I tend to be oblivious when studying, but at one point I leaned back to discover I had become surrounded by people with laptops. The odd thing is that they were all fascinated by my notebook and impressed by what I was doing. Sadly, I must report none of them were babe-types. It was as if they appreciated someone having the guts to write longhand in this laptop era, to hell with public opinion.
Um, let me get you a scan of the journal. It may explain things to see my handwriting, which I have often been told is eye-catching to some people. I also have the habit of stamping the corners of my pages with a distinctive pink dot. Anyway, the admiring looks took me by surprise.

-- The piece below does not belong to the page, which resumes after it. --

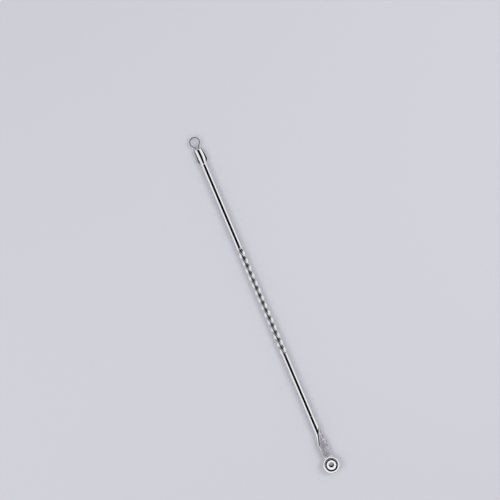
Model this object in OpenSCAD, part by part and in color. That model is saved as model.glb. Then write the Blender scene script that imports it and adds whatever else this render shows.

I’m planning a simple project of displaying business cards on out web page. I scan the cards and lump them into pages in categories I design. Cowboy Mike’s closets go on hold until he pays the bill for the next 4 months. Besides, I see now that the examples that convert table-based web pages to CSS-based are not serious projects. You’d have to give me a very good reason to do something that complicated rather than start from scratch. This will also mean I have to finally master that ftp program. I know exactly how it works, but like modern programming, I don’t know where it fits into the scheme of things in the real world.
What I mean there is, I could easily program something and create a new application. I can program web pages to perfection. What I can’t do is find out what to do with the code between the time it is finished and others begin using it. Nobody seems to want to tell me or show me how it is done, so I’m on my own. I attribute this gap in my experience to the 15 non-programming years I spent on a union job. Things changed and I had no way of keeping up.
Yes, the fans make a world of difference. Now that the evenings are a little cooler again, they drop the apparent temperature right down into the low 70’s, shirtsleeve comfort. I just can’t see wasting electric to cool it when fans will work. I got used to this in South America, arranging it so you are between two fans [so the papers on your desk don’t blow all over the room]. I feel it is better for the environment anyway, I don’t have the facts but I deduce I could probably run 15 fans with the same electricity as one AC unit. This is not a substitute for a real air conditioner next summer.
The last thing today was trying to set up a Windows computer again. Much as I like Linux, there are some applications that don’t have a counterpart in that OS. I went through seven hard drives. I have a stack of older models that will just hold the OS, so I planned to go through them. I thought they’d all work. It could be that I’m having identical motherboard problems on two computers, but that is far-fetched compared to just having a series of bad hard drives.